**Data lines**
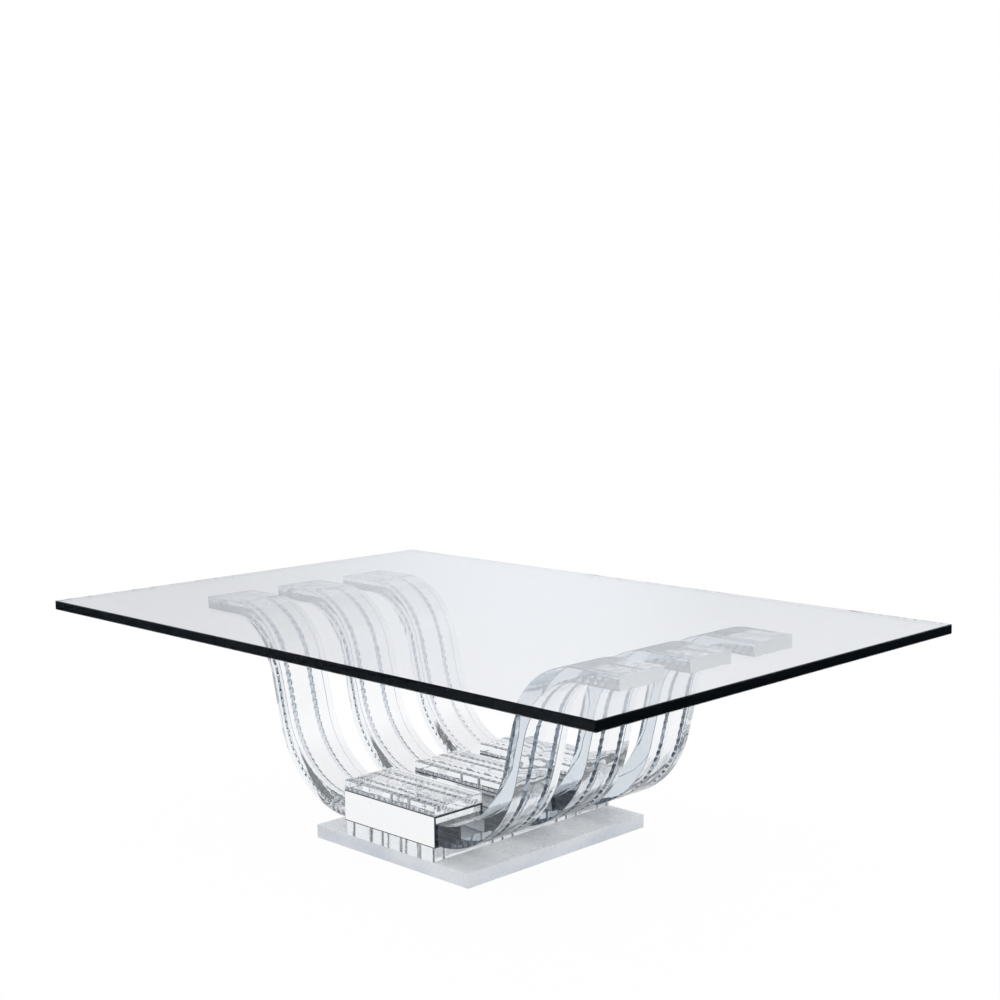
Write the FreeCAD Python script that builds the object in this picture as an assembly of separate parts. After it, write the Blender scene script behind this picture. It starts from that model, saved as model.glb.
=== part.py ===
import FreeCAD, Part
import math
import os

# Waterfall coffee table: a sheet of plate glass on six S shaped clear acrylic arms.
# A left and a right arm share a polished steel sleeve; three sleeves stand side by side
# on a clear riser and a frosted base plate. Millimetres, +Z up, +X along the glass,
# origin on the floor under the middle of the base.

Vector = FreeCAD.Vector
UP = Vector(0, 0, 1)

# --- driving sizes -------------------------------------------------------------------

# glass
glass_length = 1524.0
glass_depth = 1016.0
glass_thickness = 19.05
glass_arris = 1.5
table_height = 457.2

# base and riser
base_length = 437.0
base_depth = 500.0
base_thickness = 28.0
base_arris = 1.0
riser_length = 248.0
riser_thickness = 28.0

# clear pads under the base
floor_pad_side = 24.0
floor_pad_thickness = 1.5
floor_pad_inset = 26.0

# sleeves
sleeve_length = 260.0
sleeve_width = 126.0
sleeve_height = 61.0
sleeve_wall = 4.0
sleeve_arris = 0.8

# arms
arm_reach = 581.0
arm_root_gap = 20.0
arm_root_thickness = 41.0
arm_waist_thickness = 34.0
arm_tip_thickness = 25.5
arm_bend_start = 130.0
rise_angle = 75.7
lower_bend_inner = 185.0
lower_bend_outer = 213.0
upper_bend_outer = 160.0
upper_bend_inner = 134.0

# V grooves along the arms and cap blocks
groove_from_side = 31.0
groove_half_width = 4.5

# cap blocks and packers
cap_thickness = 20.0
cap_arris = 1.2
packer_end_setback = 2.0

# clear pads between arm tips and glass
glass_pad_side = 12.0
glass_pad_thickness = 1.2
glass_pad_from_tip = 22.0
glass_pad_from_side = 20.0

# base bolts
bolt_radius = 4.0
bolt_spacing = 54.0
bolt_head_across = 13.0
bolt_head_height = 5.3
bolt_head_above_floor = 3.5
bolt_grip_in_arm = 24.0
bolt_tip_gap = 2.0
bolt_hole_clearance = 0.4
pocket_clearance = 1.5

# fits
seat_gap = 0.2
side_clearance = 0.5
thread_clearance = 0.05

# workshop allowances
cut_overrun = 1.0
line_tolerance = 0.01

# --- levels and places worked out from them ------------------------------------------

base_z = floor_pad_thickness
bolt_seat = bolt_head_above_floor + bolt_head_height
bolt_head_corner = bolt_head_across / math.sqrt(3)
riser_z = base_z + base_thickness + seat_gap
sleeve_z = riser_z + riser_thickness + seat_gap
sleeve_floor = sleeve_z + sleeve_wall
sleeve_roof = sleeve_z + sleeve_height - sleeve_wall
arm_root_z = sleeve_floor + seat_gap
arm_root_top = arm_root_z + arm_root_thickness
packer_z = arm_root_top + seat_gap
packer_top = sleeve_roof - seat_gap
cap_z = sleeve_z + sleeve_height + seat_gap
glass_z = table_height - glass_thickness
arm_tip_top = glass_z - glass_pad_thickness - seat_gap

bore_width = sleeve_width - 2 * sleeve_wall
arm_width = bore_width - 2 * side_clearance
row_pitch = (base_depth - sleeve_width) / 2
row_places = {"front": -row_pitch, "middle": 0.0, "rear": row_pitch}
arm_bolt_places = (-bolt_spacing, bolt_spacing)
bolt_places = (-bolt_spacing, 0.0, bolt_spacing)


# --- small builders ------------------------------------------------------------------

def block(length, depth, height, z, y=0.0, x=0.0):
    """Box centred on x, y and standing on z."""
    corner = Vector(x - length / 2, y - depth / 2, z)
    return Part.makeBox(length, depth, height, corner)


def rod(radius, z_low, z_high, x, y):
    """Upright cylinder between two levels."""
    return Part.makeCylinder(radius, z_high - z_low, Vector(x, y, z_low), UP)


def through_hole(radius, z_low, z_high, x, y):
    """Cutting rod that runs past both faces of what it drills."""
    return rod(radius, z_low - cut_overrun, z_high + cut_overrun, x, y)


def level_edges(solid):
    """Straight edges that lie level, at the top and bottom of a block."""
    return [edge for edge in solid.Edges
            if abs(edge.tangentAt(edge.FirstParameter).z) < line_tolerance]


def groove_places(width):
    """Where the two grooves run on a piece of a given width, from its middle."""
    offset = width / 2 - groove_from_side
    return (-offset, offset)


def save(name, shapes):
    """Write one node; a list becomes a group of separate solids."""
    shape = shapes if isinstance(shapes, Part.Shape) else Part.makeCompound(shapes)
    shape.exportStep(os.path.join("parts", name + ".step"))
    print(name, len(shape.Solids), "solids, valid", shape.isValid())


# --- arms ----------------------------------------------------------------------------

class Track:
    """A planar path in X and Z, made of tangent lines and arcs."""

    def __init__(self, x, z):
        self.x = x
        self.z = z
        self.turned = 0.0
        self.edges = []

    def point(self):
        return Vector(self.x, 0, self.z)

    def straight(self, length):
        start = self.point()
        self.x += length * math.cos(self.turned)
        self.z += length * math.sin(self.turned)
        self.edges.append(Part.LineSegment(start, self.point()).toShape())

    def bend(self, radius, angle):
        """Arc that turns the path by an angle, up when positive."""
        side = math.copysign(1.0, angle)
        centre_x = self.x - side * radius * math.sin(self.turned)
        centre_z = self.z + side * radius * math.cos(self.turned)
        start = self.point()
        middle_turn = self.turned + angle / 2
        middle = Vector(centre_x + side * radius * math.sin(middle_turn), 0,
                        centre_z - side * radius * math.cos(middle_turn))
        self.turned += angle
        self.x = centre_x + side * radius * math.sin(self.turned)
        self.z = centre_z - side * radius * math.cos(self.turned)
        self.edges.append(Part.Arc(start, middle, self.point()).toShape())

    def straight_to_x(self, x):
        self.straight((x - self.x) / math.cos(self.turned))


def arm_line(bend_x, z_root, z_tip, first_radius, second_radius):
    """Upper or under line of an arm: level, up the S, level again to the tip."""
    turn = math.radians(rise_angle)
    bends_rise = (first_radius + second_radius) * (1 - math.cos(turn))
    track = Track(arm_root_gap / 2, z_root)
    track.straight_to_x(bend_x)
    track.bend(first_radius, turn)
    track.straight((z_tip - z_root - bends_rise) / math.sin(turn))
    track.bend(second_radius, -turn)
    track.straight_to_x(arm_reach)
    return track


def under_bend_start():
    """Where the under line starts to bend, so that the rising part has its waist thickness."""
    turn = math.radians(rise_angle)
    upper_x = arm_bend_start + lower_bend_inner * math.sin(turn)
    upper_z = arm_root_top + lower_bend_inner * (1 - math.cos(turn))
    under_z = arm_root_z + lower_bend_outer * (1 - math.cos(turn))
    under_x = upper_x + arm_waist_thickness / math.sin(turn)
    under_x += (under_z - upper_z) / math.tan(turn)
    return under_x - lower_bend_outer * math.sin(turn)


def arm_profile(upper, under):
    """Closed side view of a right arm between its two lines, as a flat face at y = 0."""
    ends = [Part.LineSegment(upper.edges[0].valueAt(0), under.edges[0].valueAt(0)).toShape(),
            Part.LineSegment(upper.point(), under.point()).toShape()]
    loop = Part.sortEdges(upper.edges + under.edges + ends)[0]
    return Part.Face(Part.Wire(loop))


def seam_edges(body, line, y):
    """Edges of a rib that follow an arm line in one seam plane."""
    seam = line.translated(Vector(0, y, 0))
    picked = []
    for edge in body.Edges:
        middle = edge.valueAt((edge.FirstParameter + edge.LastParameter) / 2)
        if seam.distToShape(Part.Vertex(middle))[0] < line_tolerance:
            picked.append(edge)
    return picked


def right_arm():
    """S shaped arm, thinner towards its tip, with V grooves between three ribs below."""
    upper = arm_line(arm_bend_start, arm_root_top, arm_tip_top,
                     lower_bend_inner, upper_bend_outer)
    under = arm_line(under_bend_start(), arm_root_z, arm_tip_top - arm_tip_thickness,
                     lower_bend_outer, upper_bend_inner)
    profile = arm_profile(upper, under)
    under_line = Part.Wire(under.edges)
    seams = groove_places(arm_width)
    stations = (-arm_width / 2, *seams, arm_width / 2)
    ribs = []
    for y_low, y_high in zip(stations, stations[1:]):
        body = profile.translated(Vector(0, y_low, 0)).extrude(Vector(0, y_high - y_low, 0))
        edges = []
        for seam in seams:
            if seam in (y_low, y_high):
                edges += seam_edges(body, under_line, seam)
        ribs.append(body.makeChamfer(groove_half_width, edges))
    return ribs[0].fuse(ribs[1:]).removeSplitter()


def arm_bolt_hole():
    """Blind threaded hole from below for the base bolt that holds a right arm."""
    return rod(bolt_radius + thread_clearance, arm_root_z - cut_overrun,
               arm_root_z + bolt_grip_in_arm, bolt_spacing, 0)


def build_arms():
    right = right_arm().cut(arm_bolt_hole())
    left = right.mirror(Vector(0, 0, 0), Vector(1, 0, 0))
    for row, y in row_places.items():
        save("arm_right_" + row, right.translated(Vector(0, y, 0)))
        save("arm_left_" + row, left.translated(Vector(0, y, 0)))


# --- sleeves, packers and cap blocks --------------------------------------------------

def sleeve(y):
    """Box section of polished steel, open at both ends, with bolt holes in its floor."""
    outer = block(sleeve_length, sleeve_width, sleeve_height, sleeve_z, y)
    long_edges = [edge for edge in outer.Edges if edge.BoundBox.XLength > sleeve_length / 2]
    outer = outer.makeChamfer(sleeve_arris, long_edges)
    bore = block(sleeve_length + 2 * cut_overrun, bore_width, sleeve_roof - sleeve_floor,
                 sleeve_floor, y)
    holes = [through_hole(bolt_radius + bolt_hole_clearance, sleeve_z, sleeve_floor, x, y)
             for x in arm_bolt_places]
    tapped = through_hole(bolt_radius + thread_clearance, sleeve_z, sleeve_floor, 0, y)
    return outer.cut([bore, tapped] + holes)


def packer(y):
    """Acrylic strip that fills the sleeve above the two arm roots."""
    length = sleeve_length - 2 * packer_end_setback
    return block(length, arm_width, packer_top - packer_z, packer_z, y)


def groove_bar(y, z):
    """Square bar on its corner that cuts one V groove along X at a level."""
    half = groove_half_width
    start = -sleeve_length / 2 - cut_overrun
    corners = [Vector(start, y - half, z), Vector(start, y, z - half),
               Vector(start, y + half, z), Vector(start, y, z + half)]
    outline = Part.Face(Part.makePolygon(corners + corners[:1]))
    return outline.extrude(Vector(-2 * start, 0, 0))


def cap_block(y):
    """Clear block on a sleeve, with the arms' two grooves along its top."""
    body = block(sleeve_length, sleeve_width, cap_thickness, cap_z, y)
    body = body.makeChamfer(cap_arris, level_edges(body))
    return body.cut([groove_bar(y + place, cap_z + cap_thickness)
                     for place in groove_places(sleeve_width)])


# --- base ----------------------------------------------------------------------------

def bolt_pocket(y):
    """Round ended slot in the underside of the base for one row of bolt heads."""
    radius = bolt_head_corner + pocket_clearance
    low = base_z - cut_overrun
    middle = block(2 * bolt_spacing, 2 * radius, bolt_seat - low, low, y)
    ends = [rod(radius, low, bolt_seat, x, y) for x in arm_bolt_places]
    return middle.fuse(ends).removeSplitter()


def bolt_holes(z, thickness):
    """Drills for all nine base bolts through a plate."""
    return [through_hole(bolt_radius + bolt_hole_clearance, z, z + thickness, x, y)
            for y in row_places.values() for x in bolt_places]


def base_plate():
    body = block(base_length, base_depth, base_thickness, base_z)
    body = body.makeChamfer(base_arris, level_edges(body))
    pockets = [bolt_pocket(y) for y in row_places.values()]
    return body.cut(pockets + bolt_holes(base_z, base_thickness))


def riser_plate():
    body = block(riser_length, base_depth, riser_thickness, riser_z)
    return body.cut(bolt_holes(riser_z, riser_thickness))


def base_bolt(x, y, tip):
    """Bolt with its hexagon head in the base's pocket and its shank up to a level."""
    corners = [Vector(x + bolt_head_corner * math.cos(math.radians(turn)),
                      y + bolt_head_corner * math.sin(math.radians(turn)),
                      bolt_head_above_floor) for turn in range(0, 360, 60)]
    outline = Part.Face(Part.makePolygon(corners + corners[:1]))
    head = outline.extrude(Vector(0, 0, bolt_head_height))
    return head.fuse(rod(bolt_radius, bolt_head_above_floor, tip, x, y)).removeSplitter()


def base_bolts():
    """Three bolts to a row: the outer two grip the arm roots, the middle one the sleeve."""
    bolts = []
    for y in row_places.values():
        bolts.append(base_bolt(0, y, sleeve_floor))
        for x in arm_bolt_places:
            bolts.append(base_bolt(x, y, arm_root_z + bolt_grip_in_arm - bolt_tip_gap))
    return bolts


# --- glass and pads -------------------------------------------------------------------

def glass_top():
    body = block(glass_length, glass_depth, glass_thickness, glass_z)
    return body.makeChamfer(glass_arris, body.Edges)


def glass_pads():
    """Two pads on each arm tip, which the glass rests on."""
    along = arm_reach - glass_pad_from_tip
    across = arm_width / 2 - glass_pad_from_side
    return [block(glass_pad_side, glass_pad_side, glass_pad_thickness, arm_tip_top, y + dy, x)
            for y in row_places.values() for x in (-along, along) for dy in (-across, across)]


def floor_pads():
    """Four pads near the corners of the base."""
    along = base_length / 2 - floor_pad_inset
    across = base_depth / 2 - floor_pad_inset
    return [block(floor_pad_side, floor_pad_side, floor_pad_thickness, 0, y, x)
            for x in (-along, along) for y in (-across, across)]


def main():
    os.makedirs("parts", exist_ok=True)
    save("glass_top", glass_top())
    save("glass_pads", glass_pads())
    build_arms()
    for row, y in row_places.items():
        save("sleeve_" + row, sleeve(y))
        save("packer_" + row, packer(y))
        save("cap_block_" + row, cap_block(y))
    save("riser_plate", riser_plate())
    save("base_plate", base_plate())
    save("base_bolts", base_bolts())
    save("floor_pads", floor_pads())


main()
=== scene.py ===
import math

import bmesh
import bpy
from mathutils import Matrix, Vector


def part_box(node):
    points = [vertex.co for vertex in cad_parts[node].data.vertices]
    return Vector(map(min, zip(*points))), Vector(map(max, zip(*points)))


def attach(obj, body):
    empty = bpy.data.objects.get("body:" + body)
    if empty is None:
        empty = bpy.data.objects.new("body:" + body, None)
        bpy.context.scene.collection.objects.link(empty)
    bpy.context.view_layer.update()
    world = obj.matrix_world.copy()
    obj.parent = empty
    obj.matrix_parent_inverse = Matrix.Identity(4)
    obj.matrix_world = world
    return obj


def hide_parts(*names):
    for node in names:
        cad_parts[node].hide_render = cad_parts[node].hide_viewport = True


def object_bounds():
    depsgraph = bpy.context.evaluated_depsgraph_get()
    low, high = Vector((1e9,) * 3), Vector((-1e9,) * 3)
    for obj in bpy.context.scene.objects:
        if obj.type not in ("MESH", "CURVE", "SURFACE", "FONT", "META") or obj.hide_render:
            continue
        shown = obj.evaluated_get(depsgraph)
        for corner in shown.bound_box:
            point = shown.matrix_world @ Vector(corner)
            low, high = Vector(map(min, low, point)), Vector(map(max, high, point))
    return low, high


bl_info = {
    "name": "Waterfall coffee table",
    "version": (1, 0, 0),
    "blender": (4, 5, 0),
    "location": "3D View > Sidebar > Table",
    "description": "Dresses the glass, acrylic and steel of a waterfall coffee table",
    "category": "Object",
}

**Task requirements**
Verbatim output is expected for the lines from the start of the data to the line in which "# --- driving" appears, both included.

**Result of this task**
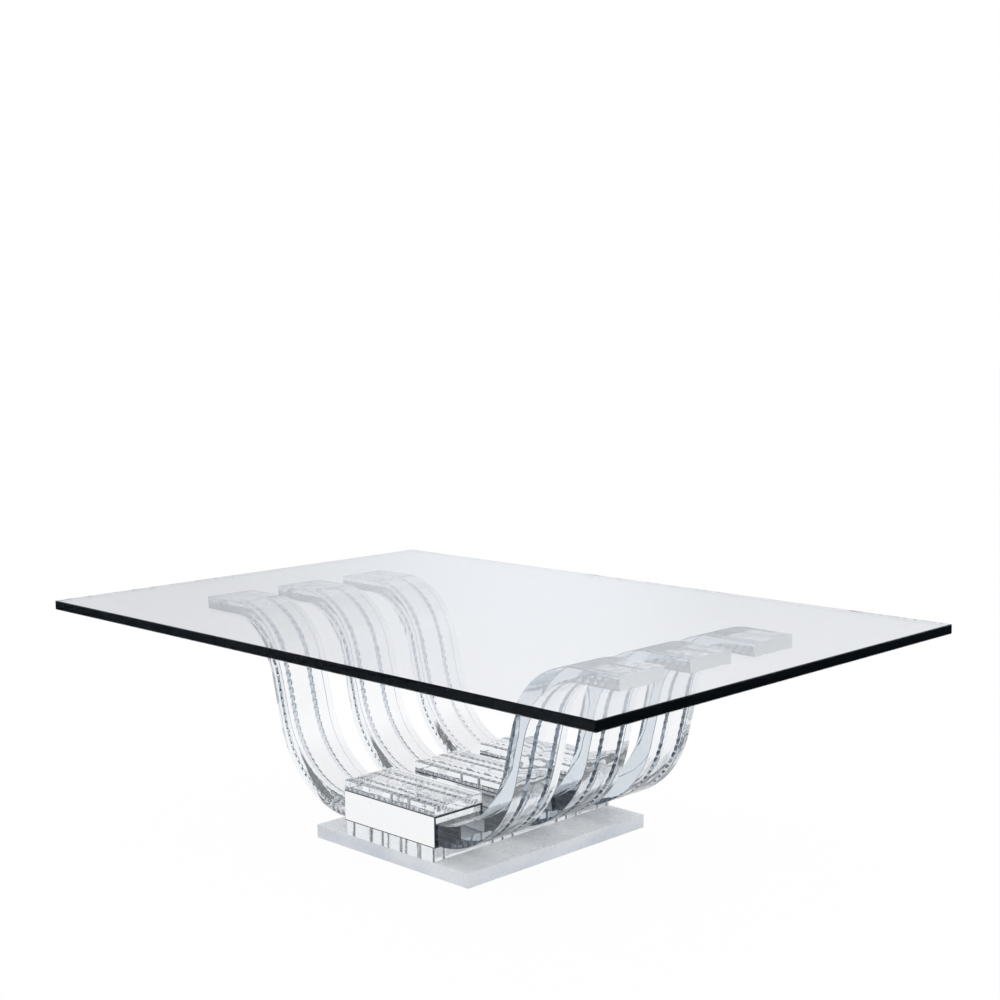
Write the FreeCAD Python script that builds the object in this picture as an assembly of separate parts. After it, write the Blender scene script behind this picture. It starts from that model, saved as model.glb.
=== part.py ===
import FreeCAD, Part
import math
import os

# Waterfall coffee table: a sheet of plate glass on six S shaped clear acrylic arms.
# A left and a right arm share a polished steel sleeve; three sleeves stand side by side
# on a clear riser and a frosted base plate. Millimetres, +Z up, +X along the glass,
# origin on the floor under the middle of the base.

Vector = FreeCAD.Vector
UP = Vector(0, 0, 1)

# --- driving sizes -------------------------------------------------------------------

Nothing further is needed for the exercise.